## Task instructions
Begin at the line that contains "Turn this picture", stop after the line that contains "THICKNESS = 31.0", and reproduce only that span, unaltered.

>> start Stored data

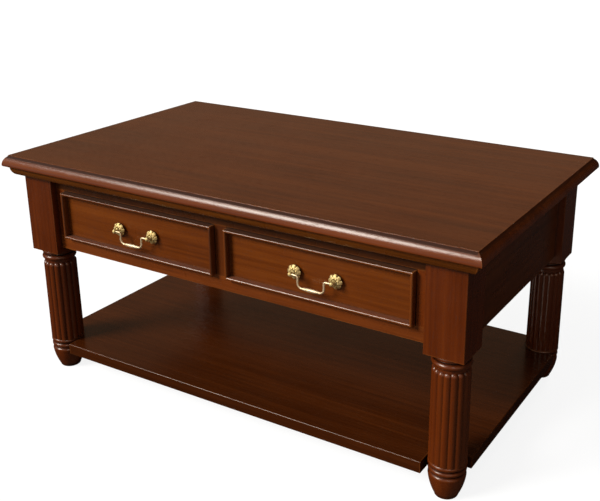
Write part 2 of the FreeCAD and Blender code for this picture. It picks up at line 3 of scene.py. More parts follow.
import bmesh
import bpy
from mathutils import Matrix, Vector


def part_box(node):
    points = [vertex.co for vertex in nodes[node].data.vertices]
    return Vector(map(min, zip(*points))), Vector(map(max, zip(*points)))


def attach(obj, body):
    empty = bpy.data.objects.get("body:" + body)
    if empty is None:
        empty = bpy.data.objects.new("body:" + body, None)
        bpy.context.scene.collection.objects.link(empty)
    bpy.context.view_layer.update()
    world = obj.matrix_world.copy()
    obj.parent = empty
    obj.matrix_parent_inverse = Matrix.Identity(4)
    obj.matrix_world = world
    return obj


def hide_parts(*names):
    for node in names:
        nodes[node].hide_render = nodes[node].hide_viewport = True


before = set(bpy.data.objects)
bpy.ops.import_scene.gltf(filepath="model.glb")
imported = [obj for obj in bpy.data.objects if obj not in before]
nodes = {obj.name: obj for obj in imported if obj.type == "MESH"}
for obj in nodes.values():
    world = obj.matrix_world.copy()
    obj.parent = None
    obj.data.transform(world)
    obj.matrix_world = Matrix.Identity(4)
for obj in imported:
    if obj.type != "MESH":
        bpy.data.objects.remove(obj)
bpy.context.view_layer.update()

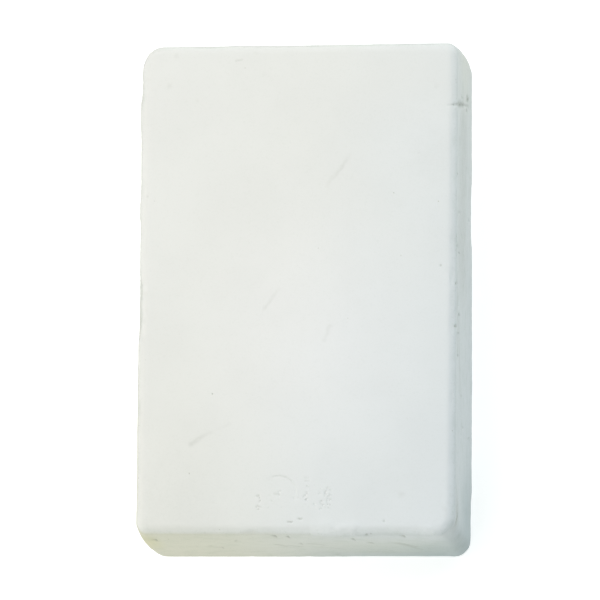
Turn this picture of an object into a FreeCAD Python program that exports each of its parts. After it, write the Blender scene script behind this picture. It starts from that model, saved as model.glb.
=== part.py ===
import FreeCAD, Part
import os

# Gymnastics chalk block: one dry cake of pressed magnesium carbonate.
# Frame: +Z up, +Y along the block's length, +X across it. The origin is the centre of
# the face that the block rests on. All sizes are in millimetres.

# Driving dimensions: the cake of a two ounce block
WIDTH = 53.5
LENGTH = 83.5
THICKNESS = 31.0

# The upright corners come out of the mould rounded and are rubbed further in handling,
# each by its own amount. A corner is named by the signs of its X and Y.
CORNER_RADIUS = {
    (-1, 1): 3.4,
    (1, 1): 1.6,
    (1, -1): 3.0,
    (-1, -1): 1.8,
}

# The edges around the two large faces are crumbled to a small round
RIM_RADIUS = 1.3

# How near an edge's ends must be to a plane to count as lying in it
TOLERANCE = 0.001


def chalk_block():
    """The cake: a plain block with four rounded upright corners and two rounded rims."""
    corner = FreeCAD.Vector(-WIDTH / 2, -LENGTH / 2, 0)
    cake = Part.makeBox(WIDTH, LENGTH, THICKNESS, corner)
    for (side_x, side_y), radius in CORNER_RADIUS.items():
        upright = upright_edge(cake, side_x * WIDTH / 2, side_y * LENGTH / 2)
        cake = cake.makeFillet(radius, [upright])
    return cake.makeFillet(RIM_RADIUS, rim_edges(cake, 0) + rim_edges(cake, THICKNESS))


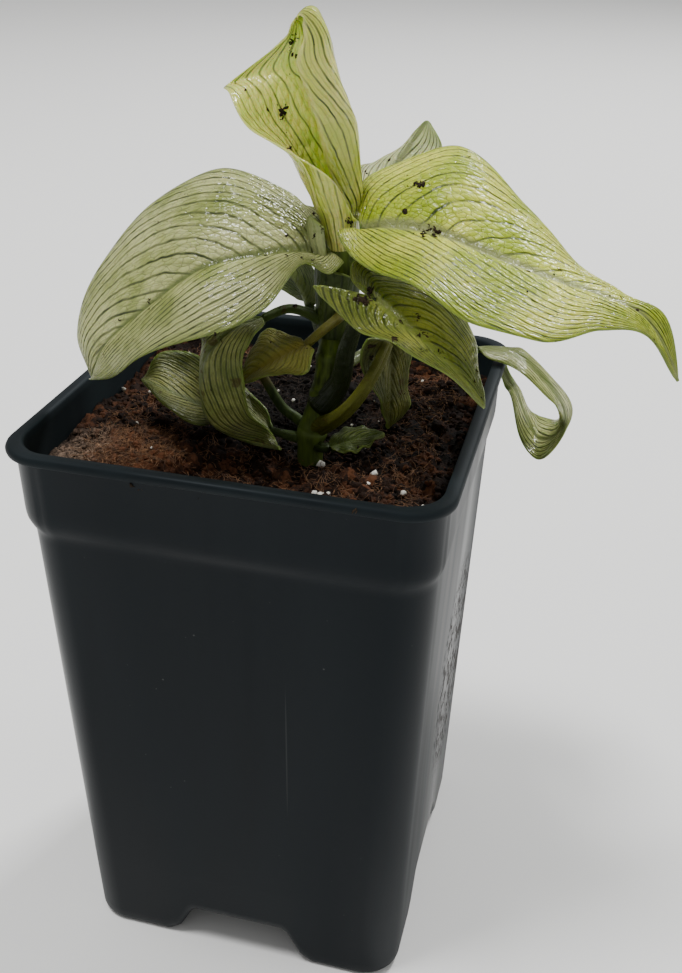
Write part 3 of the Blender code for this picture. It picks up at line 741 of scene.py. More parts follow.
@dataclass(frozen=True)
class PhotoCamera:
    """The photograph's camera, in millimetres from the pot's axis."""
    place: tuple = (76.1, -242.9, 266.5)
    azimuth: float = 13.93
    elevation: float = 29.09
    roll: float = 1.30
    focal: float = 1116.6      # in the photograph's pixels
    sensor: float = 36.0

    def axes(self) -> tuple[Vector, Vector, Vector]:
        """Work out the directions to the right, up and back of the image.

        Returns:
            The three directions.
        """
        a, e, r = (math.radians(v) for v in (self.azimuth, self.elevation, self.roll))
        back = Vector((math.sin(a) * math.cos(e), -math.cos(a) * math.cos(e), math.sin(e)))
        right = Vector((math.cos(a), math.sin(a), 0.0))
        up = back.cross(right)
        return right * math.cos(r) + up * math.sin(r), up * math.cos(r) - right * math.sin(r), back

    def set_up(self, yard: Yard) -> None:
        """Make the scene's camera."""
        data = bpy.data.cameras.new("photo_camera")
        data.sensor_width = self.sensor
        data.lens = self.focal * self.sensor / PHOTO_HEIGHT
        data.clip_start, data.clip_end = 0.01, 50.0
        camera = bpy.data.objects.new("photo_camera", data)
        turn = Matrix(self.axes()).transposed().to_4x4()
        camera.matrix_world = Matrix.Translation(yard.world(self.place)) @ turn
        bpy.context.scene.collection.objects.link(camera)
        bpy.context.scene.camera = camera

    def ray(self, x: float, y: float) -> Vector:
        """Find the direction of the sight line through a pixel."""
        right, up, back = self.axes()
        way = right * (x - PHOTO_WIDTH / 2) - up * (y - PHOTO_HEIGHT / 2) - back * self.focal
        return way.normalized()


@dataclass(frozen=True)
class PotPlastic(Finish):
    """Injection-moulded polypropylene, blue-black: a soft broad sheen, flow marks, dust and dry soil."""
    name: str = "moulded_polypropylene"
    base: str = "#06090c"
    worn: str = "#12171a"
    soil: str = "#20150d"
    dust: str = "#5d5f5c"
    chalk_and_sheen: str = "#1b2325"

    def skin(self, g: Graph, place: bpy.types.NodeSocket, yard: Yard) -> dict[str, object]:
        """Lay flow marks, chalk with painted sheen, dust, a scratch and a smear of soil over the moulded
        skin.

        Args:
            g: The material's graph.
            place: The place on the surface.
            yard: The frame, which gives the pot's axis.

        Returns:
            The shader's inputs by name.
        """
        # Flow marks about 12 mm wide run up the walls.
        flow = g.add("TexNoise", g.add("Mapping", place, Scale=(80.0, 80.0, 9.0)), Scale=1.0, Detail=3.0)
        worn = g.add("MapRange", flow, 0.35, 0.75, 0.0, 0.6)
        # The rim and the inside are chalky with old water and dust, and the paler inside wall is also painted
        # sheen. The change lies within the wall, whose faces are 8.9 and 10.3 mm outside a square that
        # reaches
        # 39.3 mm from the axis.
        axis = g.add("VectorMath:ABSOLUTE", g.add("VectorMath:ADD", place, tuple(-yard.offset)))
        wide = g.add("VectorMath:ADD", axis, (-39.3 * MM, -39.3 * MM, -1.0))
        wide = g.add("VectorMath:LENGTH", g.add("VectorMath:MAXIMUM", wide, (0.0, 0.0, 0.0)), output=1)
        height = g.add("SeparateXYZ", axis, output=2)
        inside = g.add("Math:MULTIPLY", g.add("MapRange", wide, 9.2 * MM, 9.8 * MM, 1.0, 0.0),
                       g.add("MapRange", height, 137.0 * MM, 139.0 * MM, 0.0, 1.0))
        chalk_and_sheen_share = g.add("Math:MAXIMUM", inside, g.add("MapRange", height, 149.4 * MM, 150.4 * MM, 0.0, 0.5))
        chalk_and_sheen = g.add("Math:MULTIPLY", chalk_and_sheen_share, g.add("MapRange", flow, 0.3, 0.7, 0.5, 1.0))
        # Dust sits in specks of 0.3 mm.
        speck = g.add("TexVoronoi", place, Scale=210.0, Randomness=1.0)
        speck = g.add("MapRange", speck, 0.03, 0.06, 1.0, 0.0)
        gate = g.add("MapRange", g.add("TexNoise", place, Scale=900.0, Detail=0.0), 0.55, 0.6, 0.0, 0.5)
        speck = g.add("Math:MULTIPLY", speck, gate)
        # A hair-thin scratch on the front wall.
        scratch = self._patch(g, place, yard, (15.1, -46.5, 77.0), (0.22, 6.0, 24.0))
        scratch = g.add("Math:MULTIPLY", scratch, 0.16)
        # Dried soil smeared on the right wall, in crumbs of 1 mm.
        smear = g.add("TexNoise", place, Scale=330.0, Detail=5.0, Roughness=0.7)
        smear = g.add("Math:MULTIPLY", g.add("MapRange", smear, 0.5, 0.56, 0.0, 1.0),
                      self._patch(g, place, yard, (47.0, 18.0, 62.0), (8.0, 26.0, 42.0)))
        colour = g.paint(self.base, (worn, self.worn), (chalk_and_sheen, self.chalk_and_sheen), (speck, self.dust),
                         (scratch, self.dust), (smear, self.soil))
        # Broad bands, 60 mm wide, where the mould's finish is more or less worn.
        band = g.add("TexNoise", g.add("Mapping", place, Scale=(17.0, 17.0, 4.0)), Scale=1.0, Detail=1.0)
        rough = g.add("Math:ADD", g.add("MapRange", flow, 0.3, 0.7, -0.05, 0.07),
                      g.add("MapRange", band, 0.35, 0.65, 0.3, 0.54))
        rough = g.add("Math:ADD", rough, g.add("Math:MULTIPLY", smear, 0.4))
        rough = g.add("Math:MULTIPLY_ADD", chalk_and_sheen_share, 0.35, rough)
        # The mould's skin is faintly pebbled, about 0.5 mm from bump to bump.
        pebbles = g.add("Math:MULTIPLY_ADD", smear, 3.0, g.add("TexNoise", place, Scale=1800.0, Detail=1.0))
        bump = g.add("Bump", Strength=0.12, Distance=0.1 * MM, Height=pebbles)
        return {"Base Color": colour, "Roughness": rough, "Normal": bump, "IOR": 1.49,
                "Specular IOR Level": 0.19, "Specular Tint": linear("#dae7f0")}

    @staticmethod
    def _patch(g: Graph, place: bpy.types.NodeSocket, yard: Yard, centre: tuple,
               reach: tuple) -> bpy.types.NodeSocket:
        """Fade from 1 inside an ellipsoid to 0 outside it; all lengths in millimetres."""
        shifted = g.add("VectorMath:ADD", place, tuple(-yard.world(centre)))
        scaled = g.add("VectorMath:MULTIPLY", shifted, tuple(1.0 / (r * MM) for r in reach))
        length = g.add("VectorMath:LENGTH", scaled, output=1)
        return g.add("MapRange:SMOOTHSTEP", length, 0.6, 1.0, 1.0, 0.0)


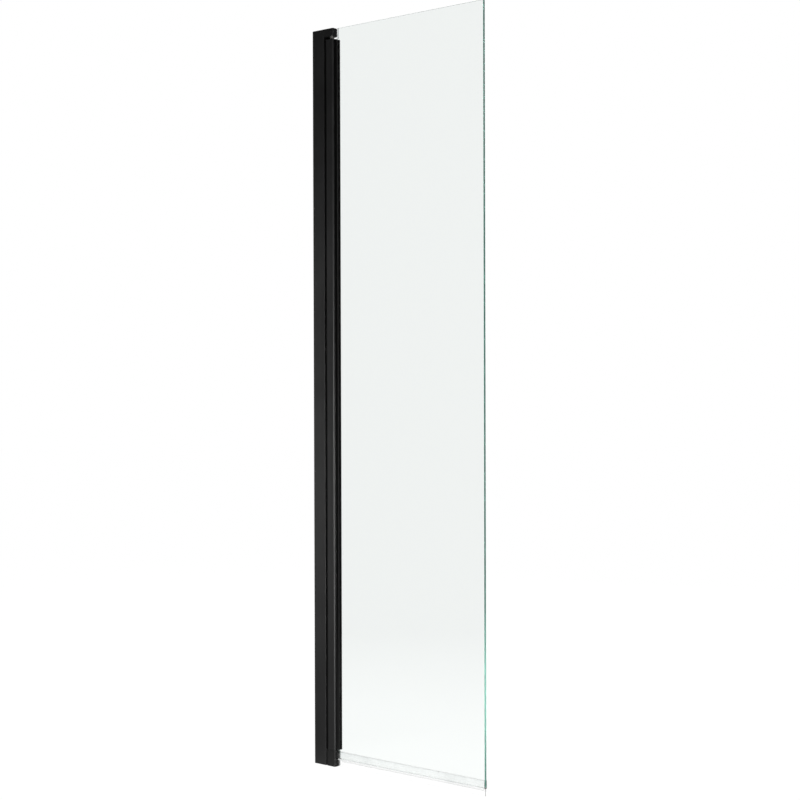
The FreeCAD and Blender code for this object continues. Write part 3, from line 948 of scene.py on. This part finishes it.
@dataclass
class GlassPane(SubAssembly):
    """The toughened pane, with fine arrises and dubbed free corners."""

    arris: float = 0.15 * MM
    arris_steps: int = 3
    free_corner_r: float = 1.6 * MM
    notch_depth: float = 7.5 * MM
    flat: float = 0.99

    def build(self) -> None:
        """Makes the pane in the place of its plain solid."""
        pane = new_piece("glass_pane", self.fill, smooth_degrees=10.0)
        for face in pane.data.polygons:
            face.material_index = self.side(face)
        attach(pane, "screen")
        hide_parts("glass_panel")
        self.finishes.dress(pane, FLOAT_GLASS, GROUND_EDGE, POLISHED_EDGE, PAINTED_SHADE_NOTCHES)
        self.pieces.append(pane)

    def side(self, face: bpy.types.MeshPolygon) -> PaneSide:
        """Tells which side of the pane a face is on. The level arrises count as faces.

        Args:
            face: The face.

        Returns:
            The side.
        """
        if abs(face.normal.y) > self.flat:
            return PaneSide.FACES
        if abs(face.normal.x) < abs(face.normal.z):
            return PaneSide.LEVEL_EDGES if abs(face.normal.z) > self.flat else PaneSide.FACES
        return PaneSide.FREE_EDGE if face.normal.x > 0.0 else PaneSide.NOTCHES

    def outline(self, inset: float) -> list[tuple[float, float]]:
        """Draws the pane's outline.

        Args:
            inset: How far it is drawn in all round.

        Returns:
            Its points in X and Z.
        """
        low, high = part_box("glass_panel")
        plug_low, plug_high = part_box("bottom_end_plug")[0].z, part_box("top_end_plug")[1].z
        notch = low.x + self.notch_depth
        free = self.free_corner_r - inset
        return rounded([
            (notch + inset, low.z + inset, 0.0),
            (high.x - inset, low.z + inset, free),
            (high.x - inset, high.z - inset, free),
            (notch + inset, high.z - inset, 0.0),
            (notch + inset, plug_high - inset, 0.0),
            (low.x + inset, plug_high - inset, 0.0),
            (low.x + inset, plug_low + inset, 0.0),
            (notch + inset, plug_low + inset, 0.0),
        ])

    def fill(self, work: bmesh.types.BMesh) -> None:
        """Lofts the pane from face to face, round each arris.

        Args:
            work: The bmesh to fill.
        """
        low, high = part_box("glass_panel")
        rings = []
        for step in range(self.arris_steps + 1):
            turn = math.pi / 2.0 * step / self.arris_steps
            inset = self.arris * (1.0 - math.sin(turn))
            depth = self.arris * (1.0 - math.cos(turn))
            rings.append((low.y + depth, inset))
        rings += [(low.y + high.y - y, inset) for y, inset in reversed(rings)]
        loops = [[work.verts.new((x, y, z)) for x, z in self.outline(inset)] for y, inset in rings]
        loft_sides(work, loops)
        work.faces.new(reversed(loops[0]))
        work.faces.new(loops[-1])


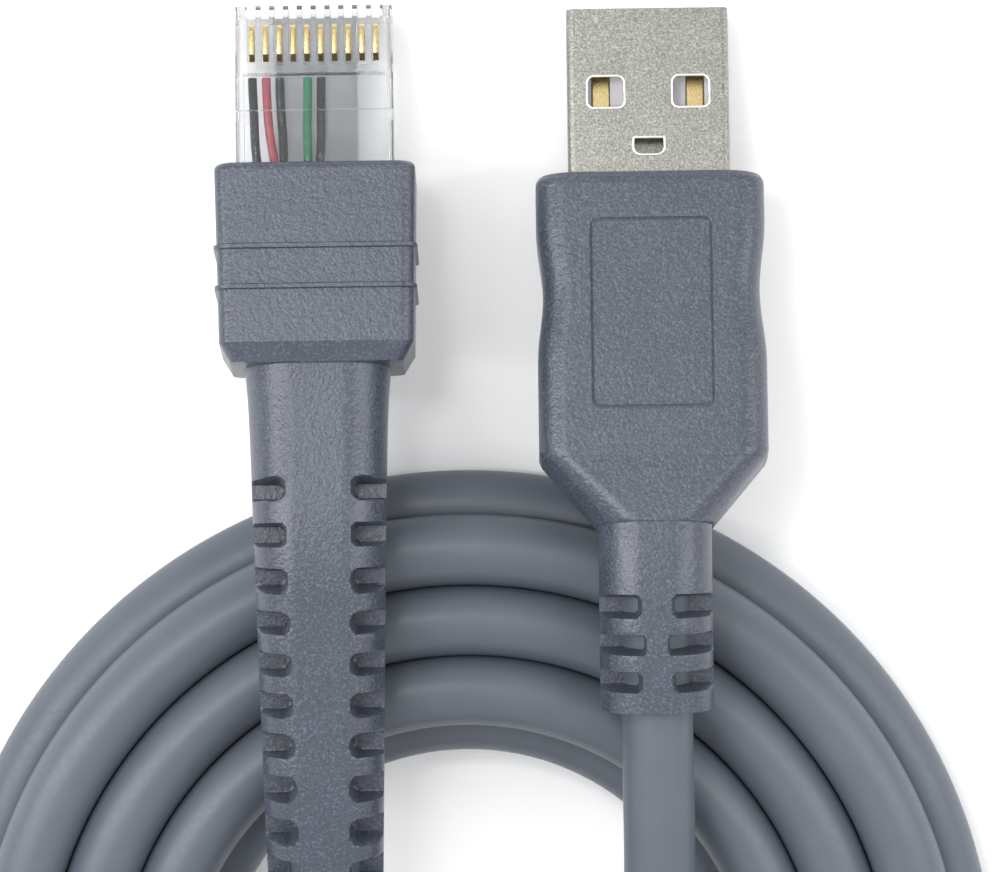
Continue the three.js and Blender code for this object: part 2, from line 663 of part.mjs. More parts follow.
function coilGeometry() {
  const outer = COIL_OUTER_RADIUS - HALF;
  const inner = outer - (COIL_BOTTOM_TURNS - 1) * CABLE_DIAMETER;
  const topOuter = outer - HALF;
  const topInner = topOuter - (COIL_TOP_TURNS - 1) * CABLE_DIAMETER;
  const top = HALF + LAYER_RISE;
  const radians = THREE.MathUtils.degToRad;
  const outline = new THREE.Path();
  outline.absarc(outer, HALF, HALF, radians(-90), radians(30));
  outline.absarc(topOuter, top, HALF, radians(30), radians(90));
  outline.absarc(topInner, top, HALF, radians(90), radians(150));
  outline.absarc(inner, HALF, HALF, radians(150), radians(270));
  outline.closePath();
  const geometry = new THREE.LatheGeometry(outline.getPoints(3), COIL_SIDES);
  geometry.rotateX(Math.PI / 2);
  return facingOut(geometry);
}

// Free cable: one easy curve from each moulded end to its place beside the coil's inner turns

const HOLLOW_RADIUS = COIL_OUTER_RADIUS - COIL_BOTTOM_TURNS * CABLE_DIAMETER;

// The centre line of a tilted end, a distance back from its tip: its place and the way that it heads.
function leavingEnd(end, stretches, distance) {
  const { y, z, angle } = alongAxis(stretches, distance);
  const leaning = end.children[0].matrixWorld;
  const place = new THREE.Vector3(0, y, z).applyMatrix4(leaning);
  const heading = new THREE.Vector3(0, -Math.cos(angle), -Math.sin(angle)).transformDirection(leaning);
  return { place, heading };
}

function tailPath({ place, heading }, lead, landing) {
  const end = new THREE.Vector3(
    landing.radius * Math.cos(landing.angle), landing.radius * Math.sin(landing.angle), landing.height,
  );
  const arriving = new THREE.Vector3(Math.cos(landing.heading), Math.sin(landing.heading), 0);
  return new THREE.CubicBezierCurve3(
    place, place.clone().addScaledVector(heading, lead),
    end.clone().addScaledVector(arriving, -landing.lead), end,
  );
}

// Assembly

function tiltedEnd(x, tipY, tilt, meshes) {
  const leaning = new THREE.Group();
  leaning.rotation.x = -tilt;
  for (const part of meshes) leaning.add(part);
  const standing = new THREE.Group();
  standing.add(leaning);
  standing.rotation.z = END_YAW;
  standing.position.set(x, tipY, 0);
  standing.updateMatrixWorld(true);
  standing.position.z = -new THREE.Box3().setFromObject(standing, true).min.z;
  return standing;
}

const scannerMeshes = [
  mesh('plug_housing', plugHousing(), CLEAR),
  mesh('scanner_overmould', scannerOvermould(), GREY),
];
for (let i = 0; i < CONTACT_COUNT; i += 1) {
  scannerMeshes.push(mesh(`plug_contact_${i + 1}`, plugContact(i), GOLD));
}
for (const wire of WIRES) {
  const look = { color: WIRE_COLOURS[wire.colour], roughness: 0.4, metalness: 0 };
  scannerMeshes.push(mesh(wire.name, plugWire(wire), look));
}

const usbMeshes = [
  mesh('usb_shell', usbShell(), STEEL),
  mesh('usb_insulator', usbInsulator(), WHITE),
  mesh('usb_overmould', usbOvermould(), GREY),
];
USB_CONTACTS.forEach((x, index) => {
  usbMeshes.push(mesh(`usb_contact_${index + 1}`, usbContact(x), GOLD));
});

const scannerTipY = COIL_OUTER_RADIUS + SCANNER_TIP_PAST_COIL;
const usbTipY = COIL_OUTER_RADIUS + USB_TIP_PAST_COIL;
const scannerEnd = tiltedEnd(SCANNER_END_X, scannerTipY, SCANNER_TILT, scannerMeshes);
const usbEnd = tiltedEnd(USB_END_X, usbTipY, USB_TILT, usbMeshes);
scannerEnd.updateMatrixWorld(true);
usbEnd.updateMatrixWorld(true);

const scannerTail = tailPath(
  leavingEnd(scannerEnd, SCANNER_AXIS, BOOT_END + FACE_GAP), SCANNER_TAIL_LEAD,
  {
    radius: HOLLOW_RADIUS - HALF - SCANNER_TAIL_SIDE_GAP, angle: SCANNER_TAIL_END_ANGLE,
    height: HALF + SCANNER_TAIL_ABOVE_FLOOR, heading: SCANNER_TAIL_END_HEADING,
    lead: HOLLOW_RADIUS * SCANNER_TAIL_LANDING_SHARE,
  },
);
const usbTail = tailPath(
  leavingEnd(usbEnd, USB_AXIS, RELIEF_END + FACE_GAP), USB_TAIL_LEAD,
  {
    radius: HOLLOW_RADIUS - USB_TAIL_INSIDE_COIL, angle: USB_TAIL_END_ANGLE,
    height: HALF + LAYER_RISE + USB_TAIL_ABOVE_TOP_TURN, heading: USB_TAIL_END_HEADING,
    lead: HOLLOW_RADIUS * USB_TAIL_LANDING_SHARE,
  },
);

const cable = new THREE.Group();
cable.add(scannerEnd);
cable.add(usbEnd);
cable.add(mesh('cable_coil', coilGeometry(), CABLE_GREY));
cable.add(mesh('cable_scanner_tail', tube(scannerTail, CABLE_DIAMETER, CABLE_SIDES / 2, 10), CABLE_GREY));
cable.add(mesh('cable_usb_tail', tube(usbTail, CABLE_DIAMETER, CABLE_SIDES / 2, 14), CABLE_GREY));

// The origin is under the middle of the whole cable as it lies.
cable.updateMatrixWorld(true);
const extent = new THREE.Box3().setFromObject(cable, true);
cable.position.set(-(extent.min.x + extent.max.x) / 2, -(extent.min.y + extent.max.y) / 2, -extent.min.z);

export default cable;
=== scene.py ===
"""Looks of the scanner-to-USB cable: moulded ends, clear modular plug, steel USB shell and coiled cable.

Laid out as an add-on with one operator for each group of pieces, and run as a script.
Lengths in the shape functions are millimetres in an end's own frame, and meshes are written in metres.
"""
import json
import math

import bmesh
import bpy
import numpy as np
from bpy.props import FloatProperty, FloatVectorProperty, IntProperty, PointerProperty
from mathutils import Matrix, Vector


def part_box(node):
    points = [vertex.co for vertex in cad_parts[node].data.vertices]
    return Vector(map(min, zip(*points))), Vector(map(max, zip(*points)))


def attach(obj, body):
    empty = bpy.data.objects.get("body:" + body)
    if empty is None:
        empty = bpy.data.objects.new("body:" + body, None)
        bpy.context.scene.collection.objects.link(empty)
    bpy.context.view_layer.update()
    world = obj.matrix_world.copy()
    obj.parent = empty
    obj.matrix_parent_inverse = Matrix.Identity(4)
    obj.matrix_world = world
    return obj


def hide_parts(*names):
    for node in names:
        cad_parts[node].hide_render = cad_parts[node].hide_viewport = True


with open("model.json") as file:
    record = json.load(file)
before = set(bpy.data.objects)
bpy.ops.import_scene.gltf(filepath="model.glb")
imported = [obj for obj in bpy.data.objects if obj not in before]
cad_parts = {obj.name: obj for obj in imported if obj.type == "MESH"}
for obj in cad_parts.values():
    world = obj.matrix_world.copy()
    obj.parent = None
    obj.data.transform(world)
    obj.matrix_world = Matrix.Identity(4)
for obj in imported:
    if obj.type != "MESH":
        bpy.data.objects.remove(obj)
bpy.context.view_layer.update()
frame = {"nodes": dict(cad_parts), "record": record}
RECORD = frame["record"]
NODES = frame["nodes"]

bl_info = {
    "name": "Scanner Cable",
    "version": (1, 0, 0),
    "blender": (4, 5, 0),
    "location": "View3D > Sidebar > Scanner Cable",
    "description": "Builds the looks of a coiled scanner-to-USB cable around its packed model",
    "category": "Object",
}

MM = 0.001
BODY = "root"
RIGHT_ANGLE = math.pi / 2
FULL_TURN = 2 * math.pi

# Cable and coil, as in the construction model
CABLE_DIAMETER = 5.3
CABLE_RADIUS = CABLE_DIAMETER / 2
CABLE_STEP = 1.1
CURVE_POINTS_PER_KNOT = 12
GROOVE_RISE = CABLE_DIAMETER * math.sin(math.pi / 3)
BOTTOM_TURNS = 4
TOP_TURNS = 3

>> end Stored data

## Complete response
Turn this picture of an object into a FreeCAD Python program that exports each of its parts. After it, write the Blender scene script behind this picture. It starts from that model, saved as model.glb.
=== part.py ===
import FreeCAD, Part
import os

# Gymnastics chalk block: one dry cake of pressed magnesium carbonate.
# Frame: +Z up, +Y along the block's length, +X across it. The origin is the centre of
# the face that the block rests on. All sizes are in millimetres.

# Driving dimensions: the cake of a two ounce block
WIDTH = 53.5
LENGTH = 83.5
THICKNESS = 31.0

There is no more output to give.